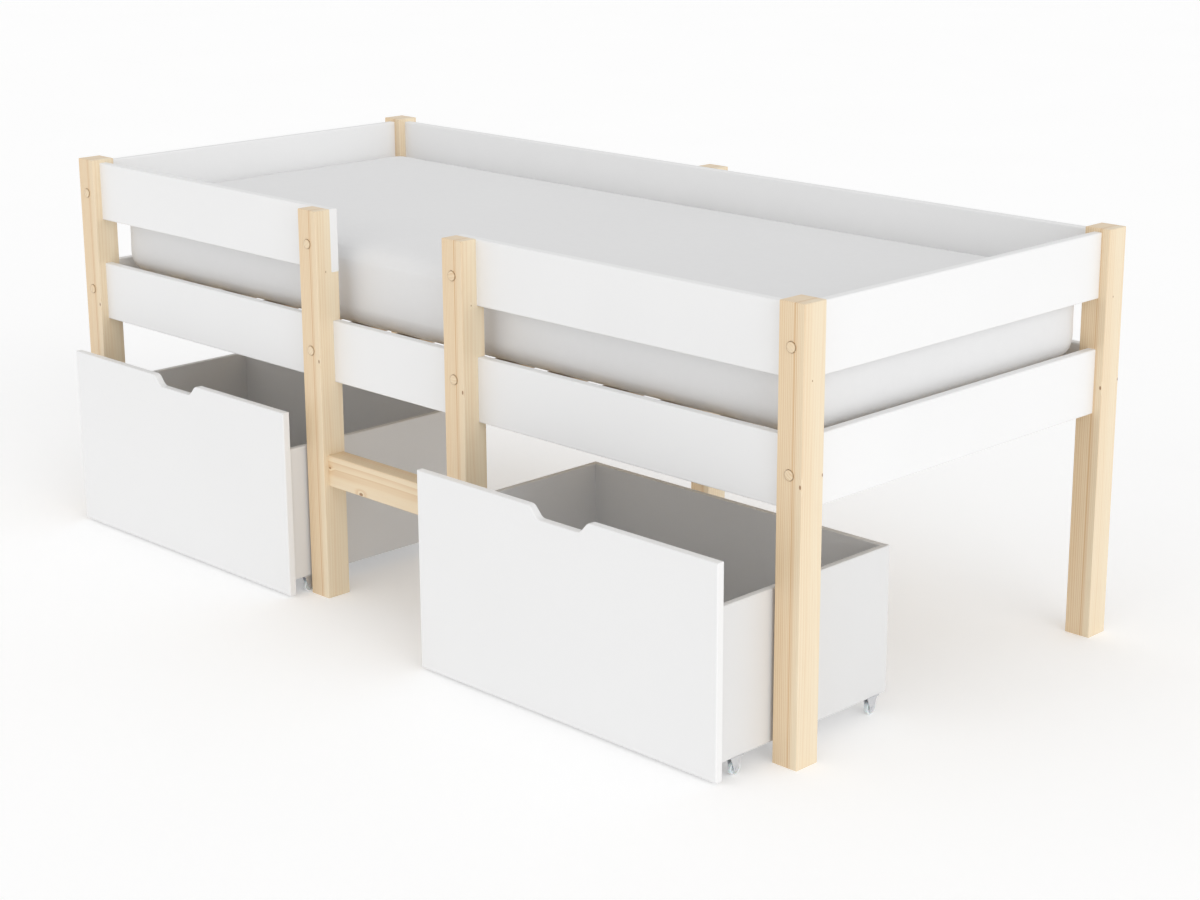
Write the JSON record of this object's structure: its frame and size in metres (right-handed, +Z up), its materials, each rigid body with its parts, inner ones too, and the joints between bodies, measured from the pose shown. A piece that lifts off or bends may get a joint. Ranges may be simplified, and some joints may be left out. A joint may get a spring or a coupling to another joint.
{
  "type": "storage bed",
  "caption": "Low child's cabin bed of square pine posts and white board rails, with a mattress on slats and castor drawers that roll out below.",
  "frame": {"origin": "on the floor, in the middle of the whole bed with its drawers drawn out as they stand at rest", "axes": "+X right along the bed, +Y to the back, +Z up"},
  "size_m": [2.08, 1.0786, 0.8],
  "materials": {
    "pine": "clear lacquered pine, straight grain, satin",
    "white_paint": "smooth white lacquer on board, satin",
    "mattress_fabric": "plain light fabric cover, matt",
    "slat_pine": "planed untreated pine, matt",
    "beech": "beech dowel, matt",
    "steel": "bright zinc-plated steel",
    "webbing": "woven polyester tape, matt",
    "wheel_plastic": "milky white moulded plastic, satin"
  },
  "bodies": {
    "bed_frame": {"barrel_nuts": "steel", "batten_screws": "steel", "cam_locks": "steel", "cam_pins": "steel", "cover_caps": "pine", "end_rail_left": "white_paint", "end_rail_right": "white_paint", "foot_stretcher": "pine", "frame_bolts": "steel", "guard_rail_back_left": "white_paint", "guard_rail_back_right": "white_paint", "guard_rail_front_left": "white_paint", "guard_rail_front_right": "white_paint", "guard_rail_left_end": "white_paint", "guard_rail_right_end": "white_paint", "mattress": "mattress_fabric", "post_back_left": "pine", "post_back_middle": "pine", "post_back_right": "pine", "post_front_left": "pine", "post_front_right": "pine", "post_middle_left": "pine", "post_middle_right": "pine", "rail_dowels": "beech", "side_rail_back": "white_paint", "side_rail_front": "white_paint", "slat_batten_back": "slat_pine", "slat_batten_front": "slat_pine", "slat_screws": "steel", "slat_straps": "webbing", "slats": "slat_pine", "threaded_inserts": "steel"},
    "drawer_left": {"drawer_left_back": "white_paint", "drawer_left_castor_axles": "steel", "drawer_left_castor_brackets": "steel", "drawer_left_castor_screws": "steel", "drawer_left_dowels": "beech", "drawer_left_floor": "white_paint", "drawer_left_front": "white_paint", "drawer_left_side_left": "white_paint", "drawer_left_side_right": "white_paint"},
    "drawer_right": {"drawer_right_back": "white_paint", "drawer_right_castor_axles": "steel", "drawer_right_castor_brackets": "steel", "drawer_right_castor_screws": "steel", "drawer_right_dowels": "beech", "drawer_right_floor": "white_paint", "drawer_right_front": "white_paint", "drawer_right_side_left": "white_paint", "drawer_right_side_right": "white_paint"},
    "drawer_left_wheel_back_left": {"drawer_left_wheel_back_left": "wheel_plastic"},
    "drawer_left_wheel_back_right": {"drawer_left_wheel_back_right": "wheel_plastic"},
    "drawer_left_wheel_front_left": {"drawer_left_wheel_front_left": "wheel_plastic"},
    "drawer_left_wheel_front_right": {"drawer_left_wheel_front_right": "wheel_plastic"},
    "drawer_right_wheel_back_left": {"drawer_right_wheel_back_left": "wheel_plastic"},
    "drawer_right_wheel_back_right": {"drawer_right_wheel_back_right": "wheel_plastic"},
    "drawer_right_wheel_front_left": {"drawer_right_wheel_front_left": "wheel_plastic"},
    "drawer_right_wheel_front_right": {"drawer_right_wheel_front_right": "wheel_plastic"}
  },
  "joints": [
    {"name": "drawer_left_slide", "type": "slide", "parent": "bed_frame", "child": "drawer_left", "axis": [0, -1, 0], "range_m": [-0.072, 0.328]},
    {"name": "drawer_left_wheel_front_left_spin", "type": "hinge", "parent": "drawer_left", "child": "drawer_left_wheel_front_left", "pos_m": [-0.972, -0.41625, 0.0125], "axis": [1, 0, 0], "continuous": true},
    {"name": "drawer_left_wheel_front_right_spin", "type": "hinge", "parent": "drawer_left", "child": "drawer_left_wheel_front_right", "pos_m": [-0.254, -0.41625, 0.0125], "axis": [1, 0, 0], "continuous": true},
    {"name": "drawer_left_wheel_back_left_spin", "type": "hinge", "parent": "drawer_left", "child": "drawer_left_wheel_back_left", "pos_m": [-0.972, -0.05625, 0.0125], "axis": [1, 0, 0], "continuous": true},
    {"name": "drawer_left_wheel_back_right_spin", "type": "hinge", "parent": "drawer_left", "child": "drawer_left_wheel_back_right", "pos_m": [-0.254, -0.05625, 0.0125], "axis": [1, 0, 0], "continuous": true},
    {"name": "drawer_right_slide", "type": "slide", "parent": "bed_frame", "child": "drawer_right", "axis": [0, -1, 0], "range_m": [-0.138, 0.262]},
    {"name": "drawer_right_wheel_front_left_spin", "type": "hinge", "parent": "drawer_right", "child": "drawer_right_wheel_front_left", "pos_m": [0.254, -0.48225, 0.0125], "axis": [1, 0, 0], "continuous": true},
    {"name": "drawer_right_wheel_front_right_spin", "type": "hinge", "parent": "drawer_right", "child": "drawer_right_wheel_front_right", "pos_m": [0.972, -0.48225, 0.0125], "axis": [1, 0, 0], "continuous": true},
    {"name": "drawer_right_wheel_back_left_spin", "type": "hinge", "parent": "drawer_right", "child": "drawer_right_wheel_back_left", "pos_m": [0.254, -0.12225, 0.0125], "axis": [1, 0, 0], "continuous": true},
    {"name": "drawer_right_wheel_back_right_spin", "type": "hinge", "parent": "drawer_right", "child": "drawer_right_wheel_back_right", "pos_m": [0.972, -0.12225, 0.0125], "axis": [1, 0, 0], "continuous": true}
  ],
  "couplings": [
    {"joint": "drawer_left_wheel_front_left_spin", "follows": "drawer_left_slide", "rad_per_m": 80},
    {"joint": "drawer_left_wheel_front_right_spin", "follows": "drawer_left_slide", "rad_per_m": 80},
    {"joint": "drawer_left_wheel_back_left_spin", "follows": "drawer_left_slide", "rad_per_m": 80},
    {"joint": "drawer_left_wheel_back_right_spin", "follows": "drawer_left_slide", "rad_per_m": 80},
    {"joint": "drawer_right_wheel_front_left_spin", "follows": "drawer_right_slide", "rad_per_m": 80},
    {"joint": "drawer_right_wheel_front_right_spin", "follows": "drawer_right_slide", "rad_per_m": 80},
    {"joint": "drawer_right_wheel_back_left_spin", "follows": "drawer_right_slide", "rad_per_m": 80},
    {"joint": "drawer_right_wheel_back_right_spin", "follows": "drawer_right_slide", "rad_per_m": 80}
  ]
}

====================

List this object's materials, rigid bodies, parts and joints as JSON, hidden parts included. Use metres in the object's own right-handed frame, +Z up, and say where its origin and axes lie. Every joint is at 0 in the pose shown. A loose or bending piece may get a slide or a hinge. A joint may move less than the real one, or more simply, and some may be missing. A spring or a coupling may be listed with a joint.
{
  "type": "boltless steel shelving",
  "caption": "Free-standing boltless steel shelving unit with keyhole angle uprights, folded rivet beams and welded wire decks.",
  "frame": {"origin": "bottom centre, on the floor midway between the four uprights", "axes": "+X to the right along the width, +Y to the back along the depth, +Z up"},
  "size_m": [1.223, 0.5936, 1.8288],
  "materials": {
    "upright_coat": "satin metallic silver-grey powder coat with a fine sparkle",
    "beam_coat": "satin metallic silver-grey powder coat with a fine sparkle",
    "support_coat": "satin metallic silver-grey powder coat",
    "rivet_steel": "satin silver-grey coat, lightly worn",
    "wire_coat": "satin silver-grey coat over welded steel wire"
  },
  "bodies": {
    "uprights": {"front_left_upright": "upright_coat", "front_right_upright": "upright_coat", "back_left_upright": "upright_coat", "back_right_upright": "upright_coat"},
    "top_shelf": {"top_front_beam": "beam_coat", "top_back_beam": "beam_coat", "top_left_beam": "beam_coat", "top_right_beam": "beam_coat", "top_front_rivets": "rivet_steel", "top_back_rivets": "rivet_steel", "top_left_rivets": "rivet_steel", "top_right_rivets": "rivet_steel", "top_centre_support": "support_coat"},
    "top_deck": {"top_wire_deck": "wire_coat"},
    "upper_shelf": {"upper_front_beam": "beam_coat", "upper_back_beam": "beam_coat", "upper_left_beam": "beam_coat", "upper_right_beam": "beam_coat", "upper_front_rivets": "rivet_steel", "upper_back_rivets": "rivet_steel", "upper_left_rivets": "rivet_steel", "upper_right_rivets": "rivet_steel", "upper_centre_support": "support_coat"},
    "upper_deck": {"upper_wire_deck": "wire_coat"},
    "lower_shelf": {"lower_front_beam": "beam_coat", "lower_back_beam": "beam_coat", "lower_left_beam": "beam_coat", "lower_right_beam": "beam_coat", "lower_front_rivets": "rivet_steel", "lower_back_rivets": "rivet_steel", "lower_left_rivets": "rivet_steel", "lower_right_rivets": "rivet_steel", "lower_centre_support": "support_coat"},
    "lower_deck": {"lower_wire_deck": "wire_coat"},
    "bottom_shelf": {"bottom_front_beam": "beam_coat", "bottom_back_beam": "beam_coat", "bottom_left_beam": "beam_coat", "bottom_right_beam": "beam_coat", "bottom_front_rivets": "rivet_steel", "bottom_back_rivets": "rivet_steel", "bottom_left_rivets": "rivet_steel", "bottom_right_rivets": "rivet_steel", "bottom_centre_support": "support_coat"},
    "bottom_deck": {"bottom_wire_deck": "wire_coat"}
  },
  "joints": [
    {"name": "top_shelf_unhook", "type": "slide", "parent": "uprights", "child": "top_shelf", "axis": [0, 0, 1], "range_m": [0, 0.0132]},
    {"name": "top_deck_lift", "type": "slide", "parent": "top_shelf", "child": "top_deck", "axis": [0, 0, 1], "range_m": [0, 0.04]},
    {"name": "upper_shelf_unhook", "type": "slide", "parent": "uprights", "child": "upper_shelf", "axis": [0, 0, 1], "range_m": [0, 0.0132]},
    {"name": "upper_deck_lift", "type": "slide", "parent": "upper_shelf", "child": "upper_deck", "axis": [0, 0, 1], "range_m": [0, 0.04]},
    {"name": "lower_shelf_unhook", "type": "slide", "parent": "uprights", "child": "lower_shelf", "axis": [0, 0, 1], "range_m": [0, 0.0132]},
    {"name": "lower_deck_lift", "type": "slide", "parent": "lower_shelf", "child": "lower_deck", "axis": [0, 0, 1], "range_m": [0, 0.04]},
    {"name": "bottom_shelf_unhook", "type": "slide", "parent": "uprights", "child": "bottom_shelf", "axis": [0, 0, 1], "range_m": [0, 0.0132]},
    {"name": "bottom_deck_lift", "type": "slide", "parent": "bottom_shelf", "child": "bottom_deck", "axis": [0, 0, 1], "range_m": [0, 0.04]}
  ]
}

====================

__GIVEN TASK__: Gather up, from the records above, each line where the word "that" appears.

__SOLVED EXERCISE__:
Write the JSON record of this object's structure: its frame and size in metres (right-handed, +Z up), its materials, each rigid body with its parts, inner ones too, and the joints between bodies, measured from the pose shown. A piece that lifts off or bends may get a joint. Ranges may be simplified, and some joints may be left out. A joint may get a spring or a coupling to another joint.
  "caption": "Low child's cabin bed of square pine posts and white board rails, with a mattress on slats and castor drawers that roll out below.",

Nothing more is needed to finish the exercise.